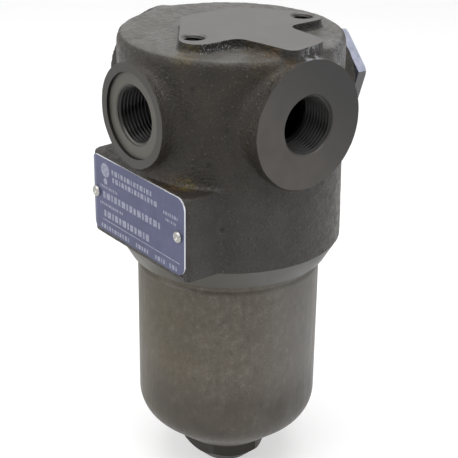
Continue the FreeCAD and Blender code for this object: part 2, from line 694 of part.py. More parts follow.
hub_ring = rod(HUB_BORE_R + CAP_RING_DEPTH - RUN, hub_ring_low, hub_ring_high).cut(
    rod(SPIGOT_R + RUN, hub_ring_low, hub_ring_high)
)
hub_ring = hub_ring.makeFillet(0.9, [e for e in hub_ring.Edges if e.Closed])
save(hub_ring, "element_o_ring")
bottom_cap = turned([
    (0, ELEMENT_LOW),
    (ELEMENT_R - 1, ELEMENT_LOW),
    (ELEMENT_R, ELEMENT_LOW + 1),
    (ELEMENT_R, PACK_LOW + CAP_SKIRT),
    (ELEMENT_R - CAP_WALL, PACK_LOW + CAP_SKIRT),
    (ELEMENT_R - CAP_WALL, PACK_LOW),
    (0, PACK_LOW),
])
save(bottom_cap, "element_bottom_cap")
core = rod(CORE_R, PACK_LOW, PACK_HIGH).cut(rod(CORE_BORE_R, PACK_LOW, PACK_HIGH))
row_step = (PACK_HIGH - PACK_LOW) / CORE_ROWS
for row in range(CORE_ROWS):
    level = PACK_LOW + row_step * (row + 0.5)
    for column in range(CORE_COLUMNS // 2):
        angle = math.radians(360 / CORE_COLUMNS * (column + row % 2 / 2))
        way = V(math.cos(angle), math.sin(angle), 0)
        core = core.cut(rod(CORE_HOLE_R, -CORE_R - 1, CORE_R + 1, V(0, 0, level), way))
save(core, "element_core_tube")
fold = math.pi / PLEATS
outer_folds = []
inner_folds = []
for k in range(2 * PLEATS):
    way = V(math.cos(fold * k), math.sin(fold * k), 0)
    radius = PLEAT_OUT_R if k % 2 else PLEAT_IN_R + 2 * SHEET
    inner_radius = PLEAT_OUT_R - 2 * SHEET if k % 2 else PLEAT_IN_R
    outer_folds.append(way * radius + Z * PACK_LOW)
    inner_folds.append(way * inner_radius + Z * PACK_LOW)
pack_height = Z * (PACK_HIGH - PACK_LOW)
pack = Part.Face(Part.makePolygon(outer_folds + outer_folds[:1])).extrude(pack_height)
pack = pack.cut(Part.Face(Part.makePolygon(inner_folds + inner_folds[:1])).extrude(pack_height))
save(pack, "element_pleat_pack")
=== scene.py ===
import math
import bmesh
import bpy
from mathutils import Matrix, Vector, noise


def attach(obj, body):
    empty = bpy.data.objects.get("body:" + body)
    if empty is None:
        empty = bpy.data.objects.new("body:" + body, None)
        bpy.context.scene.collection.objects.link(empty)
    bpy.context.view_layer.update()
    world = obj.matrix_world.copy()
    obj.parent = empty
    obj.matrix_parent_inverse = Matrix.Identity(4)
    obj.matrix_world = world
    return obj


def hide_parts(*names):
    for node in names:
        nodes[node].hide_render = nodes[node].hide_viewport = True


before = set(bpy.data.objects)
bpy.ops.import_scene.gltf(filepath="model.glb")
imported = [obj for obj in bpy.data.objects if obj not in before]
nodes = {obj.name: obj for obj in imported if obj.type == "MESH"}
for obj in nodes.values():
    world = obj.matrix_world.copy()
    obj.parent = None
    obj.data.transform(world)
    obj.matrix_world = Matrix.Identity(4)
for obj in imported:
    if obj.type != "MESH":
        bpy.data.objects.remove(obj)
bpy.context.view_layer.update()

# Head casting.
# An iron casting: a round body with four bosses, a block for the plate and a raised pad on top.
# It is poured in a sand mould, blasted, and darkened by a surface treatment.
MM = 0.001
PORT_Z = 185.0
SHELF = 214.0
PAD_TOP = 218.2
HEAD_BASE = 111.5
UPRIGHT = (0, 0, 1)


def add_object(name, mesh, material=None):
    piece = bpy.data.objects.new(name, mesh)
    bpy.context.scene.collection.objects.link(piece)
    if material:
        mesh.materials.append(material)
    return piece


def closed_mesh(name, points, faces, material=None):
    mesh = bpy.data.meshes.new(name)
    mesh.from_pydata([Vector(p) * MM for p in points], [], faces)
    mesh.validate()
    mesh.update()
    body = bmesh.new()
    body.from_mesh(mesh)
    bmesh.ops.recalc_face_normals(body, faces=body.faces)
    body.to_mesh(mesh)
    body.free()
    return add_object(name, mesh, material)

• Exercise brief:
Starting at the line that holds "radius = PLEAT_OUT_R if", copy each line exactly and stop after the line that holds "bpy.data.objects.remove(obj)".

• Answer for this exercise:
    radius = PLEAT_OUT_R if k % 2 else PLEAT_IN_R + 2 * SHEET
    inner_radius = PLEAT_OUT_R - 2 * SHEET if k % 2 else PLEAT_IN_R
    outer_folds.append(way * radius + Z * PACK_LOW)
    inner_folds.append(way * inner_radius + Z * PACK_LOW)
pack_height = Z * (PACK_HIGH - PACK_LOW)
pack = Part.Face(Part.makePolygon(outer_folds + outer_folds[:1])).extrude(pack_height)
pack = pack.cut(Part.Face(Part.makePolygon(inner_folds + inner_folds[:1])).extrude(pack_height))
save(pack, "element_pleat_pack")
=== scene.py ===
import math
import bmesh
import bpy
from mathutils import Matrix, Vector, noise


def attach(obj, body):
    empty = bpy.data.objects.get("body:" + body)
    if empty is None:
        empty = bpy.data.objects.new("body:" + body, None)
        bpy.context.scene.collection.objects.link(empty)
    bpy.context.view_layer.update()
    world = obj.matrix_world.copy()
    obj.parent = empty
    obj.matrix_parent_inverse = Matrix.Identity(4)
    obj.matrix_world = world
    return obj


def hide_parts(*names):
    for node in names:
        nodes[node].hide_render = nodes[node].hide_viewport = True


before = set(bpy.data.objects)
bpy.ops.import_scene.gltf(filepath="model.glb")
imported = [obj for obj in bpy.data.objects if obj not in before]
nodes = {obj.name: obj for obj in imported if obj.type == "MESH"}
for obj in nodes.values():
    world = obj.matrix_world.copy()
    obj.parent = None
    obj.data.transform(world)
    obj.matrix_world = Matrix.Identity(4)
for obj in imported:
    if obj.type != "MESH":
        bpy.data.objects.remove(obj)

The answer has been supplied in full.